Bela and Passmore were enormously surprised that PARK(ing) earned attention in such diverse circles. They'd been working on other, more "important" projects for months. This one, though it had been talked about off and on for a year, took only a few meetings to plan and half a morning to carry out. PARK(ing) dealt with serious themes, but it was basically a little joke among friends, an organized version of the screwing around they'd done since high school.
"We laugh all the time about PARK(ing)," Passmore says. "We roll out some sod in a parking space, and there's this huge reaction around the globe."

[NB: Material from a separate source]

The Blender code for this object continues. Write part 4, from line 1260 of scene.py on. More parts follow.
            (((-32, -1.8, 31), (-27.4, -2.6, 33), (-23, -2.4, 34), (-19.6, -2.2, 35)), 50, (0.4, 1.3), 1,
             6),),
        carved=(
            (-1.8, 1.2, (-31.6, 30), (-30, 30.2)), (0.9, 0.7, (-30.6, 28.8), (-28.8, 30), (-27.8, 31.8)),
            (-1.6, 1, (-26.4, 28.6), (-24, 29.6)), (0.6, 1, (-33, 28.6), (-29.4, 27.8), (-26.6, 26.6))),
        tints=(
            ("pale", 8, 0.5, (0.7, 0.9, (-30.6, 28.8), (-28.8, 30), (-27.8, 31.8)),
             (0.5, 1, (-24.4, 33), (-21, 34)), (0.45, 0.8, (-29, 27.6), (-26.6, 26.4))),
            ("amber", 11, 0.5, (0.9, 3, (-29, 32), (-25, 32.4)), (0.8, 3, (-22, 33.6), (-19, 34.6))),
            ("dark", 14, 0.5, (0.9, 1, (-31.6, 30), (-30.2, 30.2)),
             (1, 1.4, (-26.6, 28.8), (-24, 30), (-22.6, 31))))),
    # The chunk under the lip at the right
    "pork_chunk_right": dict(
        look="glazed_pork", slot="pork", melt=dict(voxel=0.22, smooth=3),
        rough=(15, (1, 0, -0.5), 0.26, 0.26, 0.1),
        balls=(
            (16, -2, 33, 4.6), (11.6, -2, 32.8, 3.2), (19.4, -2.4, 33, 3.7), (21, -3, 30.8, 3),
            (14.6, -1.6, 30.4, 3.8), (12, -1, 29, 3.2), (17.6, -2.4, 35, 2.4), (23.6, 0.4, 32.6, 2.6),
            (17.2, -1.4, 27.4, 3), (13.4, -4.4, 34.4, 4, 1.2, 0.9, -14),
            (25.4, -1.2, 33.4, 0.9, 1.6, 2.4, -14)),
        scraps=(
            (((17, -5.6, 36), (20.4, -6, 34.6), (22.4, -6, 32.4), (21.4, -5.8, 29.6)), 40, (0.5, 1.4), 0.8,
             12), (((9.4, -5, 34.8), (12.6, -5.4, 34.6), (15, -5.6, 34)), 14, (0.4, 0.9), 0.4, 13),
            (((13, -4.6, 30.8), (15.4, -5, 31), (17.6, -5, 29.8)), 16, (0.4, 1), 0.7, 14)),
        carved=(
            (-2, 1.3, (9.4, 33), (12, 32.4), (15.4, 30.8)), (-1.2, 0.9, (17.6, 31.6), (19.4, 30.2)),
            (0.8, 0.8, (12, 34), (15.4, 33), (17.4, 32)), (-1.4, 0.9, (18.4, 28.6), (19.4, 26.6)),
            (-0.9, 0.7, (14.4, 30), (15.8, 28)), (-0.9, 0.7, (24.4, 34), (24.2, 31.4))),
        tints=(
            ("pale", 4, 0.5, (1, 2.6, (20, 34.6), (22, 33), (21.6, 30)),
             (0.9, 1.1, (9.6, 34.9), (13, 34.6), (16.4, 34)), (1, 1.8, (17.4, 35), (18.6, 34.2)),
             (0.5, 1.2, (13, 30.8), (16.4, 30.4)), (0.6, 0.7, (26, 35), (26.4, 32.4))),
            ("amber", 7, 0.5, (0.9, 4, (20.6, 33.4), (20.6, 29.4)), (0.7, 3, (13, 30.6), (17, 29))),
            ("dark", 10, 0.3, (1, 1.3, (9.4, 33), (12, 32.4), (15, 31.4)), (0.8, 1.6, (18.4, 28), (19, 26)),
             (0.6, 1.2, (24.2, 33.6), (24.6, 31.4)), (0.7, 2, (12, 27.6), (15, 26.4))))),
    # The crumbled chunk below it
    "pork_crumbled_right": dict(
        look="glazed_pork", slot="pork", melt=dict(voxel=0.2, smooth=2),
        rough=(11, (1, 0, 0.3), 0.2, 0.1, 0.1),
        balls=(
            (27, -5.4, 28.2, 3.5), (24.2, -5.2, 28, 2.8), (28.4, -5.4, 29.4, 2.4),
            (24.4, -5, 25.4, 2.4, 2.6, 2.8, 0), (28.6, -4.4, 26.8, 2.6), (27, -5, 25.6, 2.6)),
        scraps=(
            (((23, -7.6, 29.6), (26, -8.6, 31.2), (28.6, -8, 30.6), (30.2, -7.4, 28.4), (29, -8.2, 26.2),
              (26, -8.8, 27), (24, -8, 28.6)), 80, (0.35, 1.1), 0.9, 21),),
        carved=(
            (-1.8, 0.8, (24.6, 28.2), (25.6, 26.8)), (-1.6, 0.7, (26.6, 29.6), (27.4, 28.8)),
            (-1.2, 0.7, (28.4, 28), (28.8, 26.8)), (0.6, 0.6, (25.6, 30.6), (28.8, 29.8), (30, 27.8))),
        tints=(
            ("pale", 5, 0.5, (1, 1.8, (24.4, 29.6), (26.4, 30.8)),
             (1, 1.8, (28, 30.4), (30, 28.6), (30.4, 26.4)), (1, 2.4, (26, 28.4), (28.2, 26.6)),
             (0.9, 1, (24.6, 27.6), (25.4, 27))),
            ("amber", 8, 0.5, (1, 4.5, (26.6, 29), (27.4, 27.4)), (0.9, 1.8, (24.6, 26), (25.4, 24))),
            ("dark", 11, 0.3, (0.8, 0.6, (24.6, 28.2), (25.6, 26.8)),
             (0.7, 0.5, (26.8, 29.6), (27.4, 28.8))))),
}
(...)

In the fall of 1987, Passmore, Olson, and two other friends pulled off one of the most infamous senior pranks in the history of Lowell High School. One night, they scaled a wall and climbed into the school's courtyard, then sealed the doors of the surrounding structures and tore the heads off the sprinkler system. Their goal was to create a massive swimming pool.
Instead, they created what Passmore describes as "a gigantic geyser." Water blew open the doors, soaking the locker room, ruining the gym, and causing tens of thousands of dollars in damage. The 17-year-old boys were suspended for two weeks. After a hearing before the school board, they were allowed to graduate barely.
Though Passmore reveals a hint of nostalgic pride at having been threatened with expulsion, his current projects have matured beyond simple mischief. "There's a certain element of pranksterism [in Rebar]," Passmore says, "but that's not our goal. We don't want to do a prank and say: 'Ha, ha! Wasn't that funny?' We hope there's something a little deeper, more elegant than just taking a sprinkler head off a sprinkler."